Another typical use of uncertainty in recommender systems is to tackle the exploration versus exploitation problem. There is a constant challenge in presenting a user with something they have shown a preference towards while finding new options that are equally attractive. For example, maybe you always stay in the same 4-star hotel in Berlin Mitte when you visit the city, and you rate it 8/10. But let’s say there’s a new hotel with similar characteristics and the recommender system is not sure what your preference towards this hotel can be - it ranges between 1 and 10. Using this confidence interval, if you wish to explore, you would choose to stay in the new hotel since it could be better than your expectations, so you might rate it a 10. One advanced method from the family of algorithms dealing with such a multi-armed bandit problem is Upper Confidence Bound (UCB).

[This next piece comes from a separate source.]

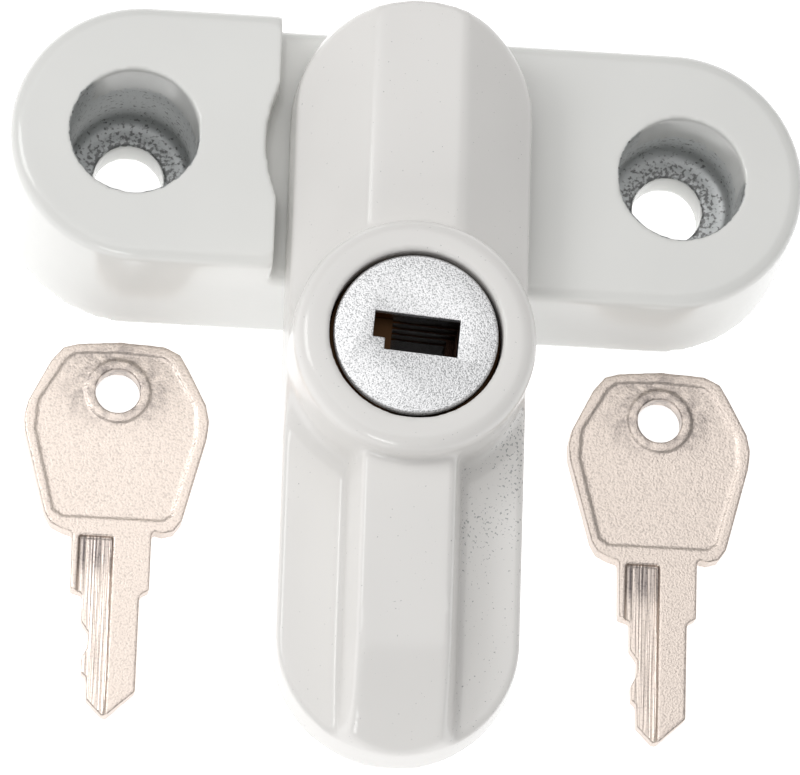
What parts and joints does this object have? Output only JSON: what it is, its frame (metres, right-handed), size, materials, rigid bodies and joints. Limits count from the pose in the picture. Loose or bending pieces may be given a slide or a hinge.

The confidence bound indicates our uncertainty of the user’s preference towards the new option, and this technique uses the variance of the posterior for estimation.

We have now seen a couple of ideas of how useful uncertainty is, especially in the context of recommender systems. This is an exciting field where constant advances are pushing forward the use of more Bayesian methods in large scale machine learning projects. We hope that these ideas would help you as well if you are treading the gray areas of data and dealing with uncertainty.